Personal information
- Full name: Giles John Toogood
- Born: 19 November 1961 (age 64) West Bromwich, Staffordshire, England
- Batting: Right-handed
- Bowling: Right-arm medium Right-arm off-break

Domestic team information
- 1995: Cambridgeshire
- 1991–1992: Shropshire
- 1982–1989: Oxford University

Career statistics
| Competition | First-class | List A |
| Matches | 34 | 16 |
| Runs scored | 1,403 | 91 |
| Batting average | 27.50 | 5.68 |
| 100s/50s | 2/6 | 0/0 |
| Top score | 149 | 18 |
| Balls bowled | 2,125 | 240 |
| Wickets | 26 | 7 |
| Bowling average | 45.46 | 27.14 |
| 5 wickets in innings | 1 | 1 |
| 10 wickets in match | 1 | N/A |
| Best bowling | 8/52 | 6/47 |
| Catches/stumpings | 11/0 | 0/0 |
- Source: CricketArchive, 15 March 2009

= Giles Toogood =

English cricketer

Giles John Toogood (born 19 November 1961 in West Bromwich) is a former English cricketer. He was educated at North Bromsgrove High School and Oxford University.
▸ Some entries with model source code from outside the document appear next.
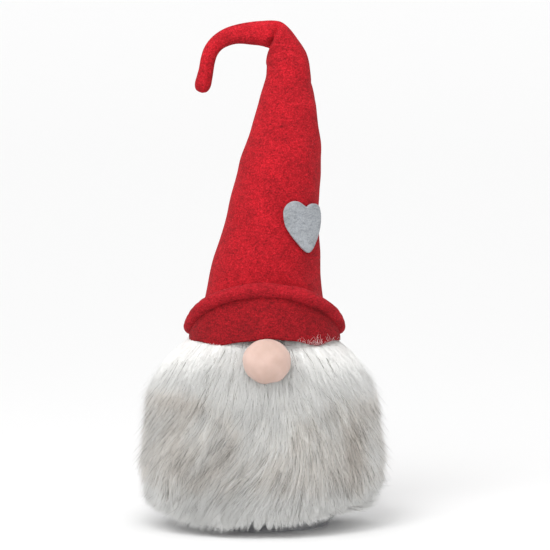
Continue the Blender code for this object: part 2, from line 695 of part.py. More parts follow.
def make_upper_hat(felt, fill, steel, cord):
    """Make the hat between the bend and the crown fold. Its filling ends in the bend's ball."""
    outer = [section_ring(s, 0.0, HAT_DEPTH_RATIO, AROUND) for s in UPPER_SECTIONS]
    inner = [section_ring(s, HAT_FELT, HAT_DEPTH_RATIO, AROUND) for s in UPPER_SECTIONS[:-1]]
    inner.append(section_ring(UPPER_SECTIONS[-1], HORN_FELT, HAT_DEPTH_RATIO, AROUND))
    place("hat_cone_upper", loft(outer + list(reversed(inner)), closed=True), felt)

    bore_angle = math.asin(WIRE_BORE / LEAN_BALL_RADIUS)
    neck_angle = math.pi - math.acos(LEAN_HALF_GAP / LEAN_BALL_RADIUS)
    ball = ball_rings(
        LEAN_PIVOT, LEAN_BALL_RADIUS, 0.0, bore_angle, neck_angle, 9, HAT_DEPTH_RATIO, AROUND)
    skin = HAT_FELT + 4 * GAP
    sections = UPPER_SECTIONS[1:UPPER_STUFFING_TOP + 1]
    sides = [section_ring(s, skin, HAT_DEPTH_RATIO, AROUND) for s in sections]
    bores = [bore_ring(section_centre(s), s[3]) for s in reversed(sections)]
    bores.append(bore_ring(LEAN_PIVOT))
    place("hat_stuffing_upper", loft(ball + sides + bores, closed=True), fill)

    low = LEAN_PIVOT - Vector((0, 0, LEAN_BALL_RADIUS - WIRE_END_MARGIN))
    points = [low, LEAN_PIVOT] + [section_centre(s) for s in sections]
    thread("hat_wire_upper", points, WIRE_RADIUS, steel)

    points = []
    for section in UPPER_SECTIONS[:-2]:
        depth = section[2] * MM * HAT_DEPTH_RATIO + SEAM_THREAD_RADIUS + 2 * GAP
        points.append(section_centre(section) + Vector((0, depth, 0)))
    thread("hat_back_seam_upper", points, SEAM_THREAD_RADIUS, cord)


def make_horn(felt, fill, steel):
    """Make the tip's first stretch, from the crown fold to the curl."""
    depth = HAT_DEPTH_RATIO
    outer = [section_ring(s, 0.0, depth) for s in HORN_SECTIONS]
    inner = [section_ring(s, HORN_FELT, depth) for s in HORN_SECTIONS]
    place("hat_tip_fold", loft(outer + list(reversed(inner)), closed=True), felt)

    bore_angle = math.asin(WIRE_BORE / FOLD_BALL_RADIUS)
    ball = ball_rings(
        FOLD_PIVOT, FOLD_BALL_RADIUS, FOLD_AXIS_TILT, bore_angle, FOLD_BALL_NECK, 8, depth)
    skin = HORN_FELT + 2 * GAP
    sections = HORN_SECTIONS[:-1]
    sides = [section_ring(s, skin, depth) for s in sections]
    bores = [bore_ring(section_centre(s), s[3], FINE_AROUND) for s in reversed(sections)]
    bores.append(bore_ring(FOLD_PIVOT, FOLD_AXIS_TILT, FINE_AROUND))
    place("tip_fold_stuffing", loft(ball + sides + bores, closed=True), fill)

    tilt = math.radians(FOLD_AXIS_TILT)
    axis = Vector((-math.sin(tilt), 0, math.cos(tilt)))
    points = [FOLD_PIVOT - axis * (FOLD_BALL_RADIUS - WIRE_END_MARGIN), FOLD_PIVOT]
    points += [section_centre(s) for s in sections]
    thread("tip_fold_wire", points, WIRE_RADIUS, steel)


def make_curl(felt, fill, steel, tape):
    """Make the tip's drooping end, whose filling starts in the curl's ball."""
    last = len(CURL_SECTIONS) - 1
    outer = [section_ring(s) for s in CURL_SECTIONS]
    inner = [section_ring(s, CURL_FELT) for s in CURL_SECTIONS[:last - 1]]
    place("hat_tip_curl", loft(list(reversed(inner)) + outer), felt)

    bore_angle = math.asin(WIRE_BORE / CURL_BALL_RADIUS)
    ball = ball_rings(
        CURL_PIVOT, CURL_BALL_RADIUS, CURL_BALL_TILT, bore_angle, CURL_BALL_NECK, 6)
    skin = CURL_FELT + 2 * GAP
    sections = CURL_SECTIONS[1:last - 2]
    sides = [section_ring(s, skin) for s in sections]
    bores = [bore_ring(section_centre(s), s[3], FINE_AROUND) for s in reversed(sections)]
    place("tip_curl_stuffing", loft(ball + sides + bores, closed=True), fill)

    points = [CURL_PIVOT] + [section_centre(s) for s in sections]
    thread("tip_curl_wire", points, WIRE_RADIUS, steel)
    end = section_centre(CURL_SECTIONS[last - 2])
    start = section_centre(CURL_SECTIONS[last - 3])
    along = (end - start).normalized() * WIRE_END_MARGIN
    thread("wire_end_tape", [start + along, end - along / 2], 2 * WIRE_RADIUS, tape)


def clear_scene():
    """Remove whatever the scene holds."""
    for obj in list(bpy.data.objects):
        bpy.data.objects.remove(obj)


def build():
    """Make every sub-part of the figurine."""
    clear_scene()
    grey_felt = material("grey_felt", (0.37, 0.38, 0.40), 0.95)
    red_felt = material("red_felt", (0.53, 0.02, 0.03), 0.95)
    heart_felt = material("heart_felt", (0.37, 0.39, 0.41), 0.95)
    fur = material("beard_fur", (0.68, 0.66, 0.62), 0.9)
    knit = material("fur_backing", (0.75, 0.73, 0.68), 0.95)
    skin = material("nose_jersey", (0.83, 0.62, 0.55), 0.85)
    cotton = material("cotton", (0.78, 0.75, 0.68), 0.95)
    fill = material("polyester_fill", (0.86, 0.86, 0.85), 0.95)
    grit = material("grit", (0.42, 0.38, 0.33), 0.8)
    board = material("grey_board", (0.45, 0.40, 0.33), 0.9)
    cord = material("thread", (0.55, 0.55, 0.55), 0.8)
    red_thread = material("red_thread", (0.45, 0.02, 0.03), 0.8)
    steel = material("wire", (0.55, 0.55, 0.56), 0.35, 1.0)
    glue = material("glue", (0.80, 0.76, 0.62), 0.4)
    tape = material("tape", (0.85, 0.84, 0.80), 0.7)

    make_body(grey_felt, cotton, board, grit, fill, cord)
    make_beard(knit, fur, cord)
    make_nose(skin, fill, cord)
    make_roll(red_felt, red_thread)
    make_band(red_felt)
    make_lower_hat(red_felt, fill, steel, red_thread)
    make_heart(heart_felt, glue)
    make_upper_hat(red_felt, fill, steel, red_thread)
    make_horn(red_felt, fill, steel)
    make_curl(red_felt, fill, steel, tape)


build()
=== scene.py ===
"""Looks of the tomte gnome figurine: long-pile fur made strand by strand, stuffed wool felt for the
hat, a jersey nose and a felt body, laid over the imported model. Lengths are in metres."""

import json
import math

import bmesh
import bpy
import numpy as np
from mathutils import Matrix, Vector


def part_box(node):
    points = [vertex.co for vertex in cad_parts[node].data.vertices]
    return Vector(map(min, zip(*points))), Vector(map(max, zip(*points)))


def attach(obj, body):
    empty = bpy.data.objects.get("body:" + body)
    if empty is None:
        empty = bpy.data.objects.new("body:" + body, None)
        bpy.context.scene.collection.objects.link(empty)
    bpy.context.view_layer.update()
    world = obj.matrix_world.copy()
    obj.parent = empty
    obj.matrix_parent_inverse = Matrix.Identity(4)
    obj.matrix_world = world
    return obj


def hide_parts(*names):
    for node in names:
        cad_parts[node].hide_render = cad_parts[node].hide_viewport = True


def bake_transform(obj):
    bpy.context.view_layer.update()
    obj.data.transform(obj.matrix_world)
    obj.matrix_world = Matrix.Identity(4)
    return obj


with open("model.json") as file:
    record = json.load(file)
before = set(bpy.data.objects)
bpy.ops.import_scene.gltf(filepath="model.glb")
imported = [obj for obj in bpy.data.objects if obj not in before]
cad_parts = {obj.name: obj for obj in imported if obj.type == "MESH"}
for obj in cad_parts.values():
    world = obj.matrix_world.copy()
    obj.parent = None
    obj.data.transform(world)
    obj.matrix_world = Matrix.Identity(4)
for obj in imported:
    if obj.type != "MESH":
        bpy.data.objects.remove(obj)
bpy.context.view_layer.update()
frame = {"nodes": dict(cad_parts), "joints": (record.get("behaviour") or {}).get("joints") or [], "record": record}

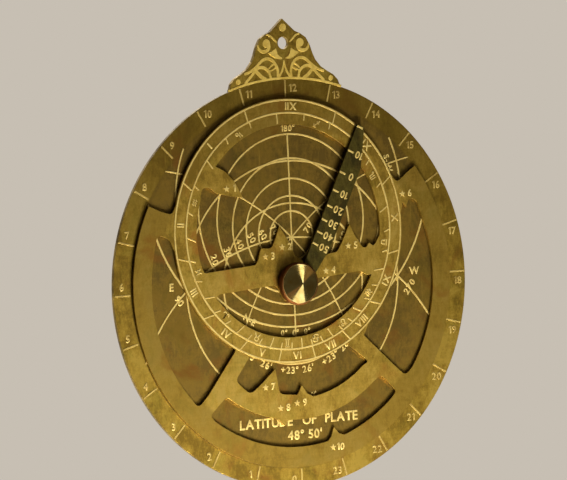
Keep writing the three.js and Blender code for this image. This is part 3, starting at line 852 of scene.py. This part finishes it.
def virgin():
    first = [(-0.4, 0.4), (-0.4, -0.45)]
    second = [(-0.4, 0.3), (-0.15, 0.4), (-0.15, -0.45)]
    third = [(-0.15, 0.3), (0.1, 0.4), (0.1, -0.3), (0.36, -0.5)]
    loop = arc(0.2, 120, -130, 0.16, 0.02, 30)
    return [first, second, third, loop]


def scales():
    foot = [(-0.4, -0.4), (0.4, -0.4)]
    bow = arc(0.24, 220, -40, 0, 0.16, 25)
    return [foot, [(-0.4, -0.12), (-0.16, -0.12)] + bow + [(0.16, -0.12), (0.4, -0.12)]]


def scorpion():
    first = [(-0.4, 0.4), (-0.4, -0.4)]
    second = [(-0.4, 0.3), (-0.12, 0.4), (-0.12, -0.4)]
    third = [(-0.12, 0.3), (0.14, 0.4), (0.14, -0.3), (0.42, -0.3)]
    barb = [(0.28, -0.14), (0.42, -0.3), (0.28, -0.46)]
    return [first, second, third, barb]


def archer():
    shaft = [(-0.4, -0.45), (0.4, 0.45)]
    barb = [(0.05, 0.45), (0.4, 0.45), (0.4, 0.1)]
    nock = [(-0.3, 0.0), (0.02, -0.32)]
    return [shaft, barb, nock]


def goat():
    return [[(-0.4, 0.4), (-0.2, -0.3), (0.0, 0.4), (0.08, -0.2)], arc(0.18, 150, -190, 0.24, -0.2, 30)]


def water():
    wave = [(-0.42, 0.0), (-0.26, 0.22), (-0.1, 0.0), (0.06, 0.22), (0.22, 0.0), (0.4, 0.22)]
    return [wave, [(x, y - 0.34) for x, y in wave]]


def fish():
    left = arc(0.5, 55, -55, -0.62, 0, 20)
    return [left, mirrored(left), [(-0.34, 0), (0.34, 0)]]


SIGNS = [ram, bull, twins, crab, lion, virgin, scales, scorpion, archer, goat, water, fish]


def draw_sign(face, strokes, x, y, size, angle):
    for stroke in strokes:
        placed = [turned((px * size, py * size), angle) for px, py in stroke]
        face.strip([(x + px, y + py) for px, py in placed], SIGN_WIDTH, rise=0.01)


def draw_band(face):
    """The band's circles, its months and their numerals, the marks of the ecliptic and the signs."""
    for radius in (BAND_OUTER, BAND_MIDDLE):
        face.strip(arc(radius, 0, 360, 0, ECLIPTIC_OFFSET, 1.5)[:-1], LINE_WIDTH, closed=True)
    starts = list(MONTH_STARTS.values())
    for index, (numeral, start) in enumerate(MONTH_STARTS.items()):
        face.strip([band_point(start, BAND_OUTER), band_point(start, BAND_MIDDLE)], FINE_WIDTH, rise=0.006)
        following = starts[(index + 1) % 12]
        middle = start + ((following - start) % 360) / 2
        angle = ring_angle(band_point(middle, MONTH_RADIUS))
        face.arc_text(numeral, MONTH_RADIUS, angle, MONTH_SIZE, 0, ECLIPTIC_OFFSET, inward=True, rise=0.004)
    for degree in range(0, 360, 10):
        inner = SIGN_BORDER if degree % 30 == 0 else TEN_DEGREE_MARK
        face.strip([band_point(degree, BAND_MIDDLE), band_point(degree, inner)], FINE_WIDTH, rise=0.006)
    for index, sign in enumerate(SIGNS):
        x, y = band_point(index * 30 + 15, SIGN_RADIUS)
        draw_sign(face, sign(), x, y, SIGN_SIZE, ring_angle((x, y)) + 90)


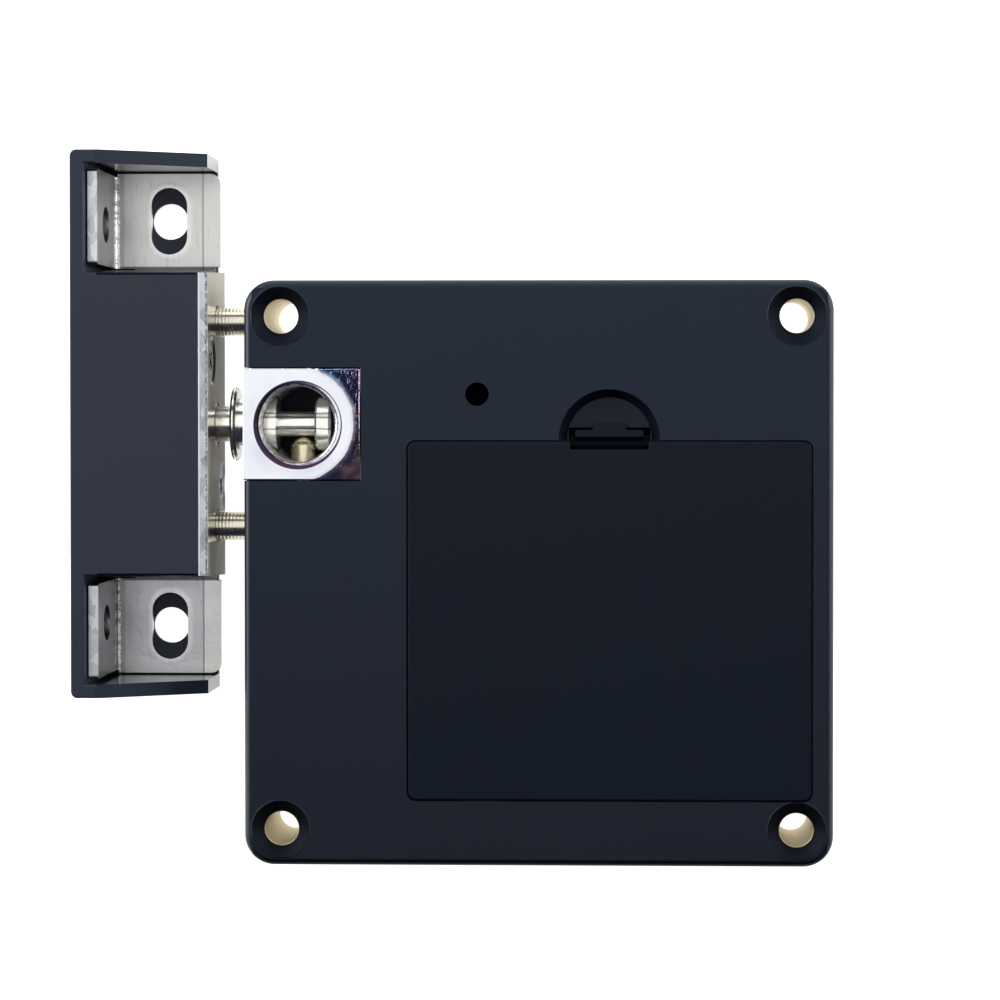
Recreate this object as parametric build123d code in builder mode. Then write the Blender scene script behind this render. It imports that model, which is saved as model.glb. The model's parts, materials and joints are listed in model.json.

He was a right-handed batsman and right-arm medium-pace and off-break bowler who played first-class and List A cricket for Oxford University between 1982 and 1989. Later, he played minor counties cricket for Shropshire in 1991 and 1992 while playing at club level for Barnt Green, and, briefly, Cambridgeshire, appearing at List A level in the NatWest Trophy for both teams.

In 1985, playing in the University Match against Cambridge University at Lord's, Toogood took 8/52 in the first innings (adding another two wickets in the second). This was the best first-class innings return by an Oxford bowler for 61 years, Tom Raikes having claimed 9/38 against the Army in 1924. As of March 2009, Toogood's feat remains the only example of an Oxford player taking seven or more wickets in a first-class innings since Giles Ridley's 7/110 against Gloucestershire in 1965.

He graduated in medicine and works as a surgeon in Yorkshire.

Toogood gained a personal chair from university of Leeds in 2014. He obtained an NIHR HTA grant for the sunflower trial to investigate the role of MRCP in bile duct stones.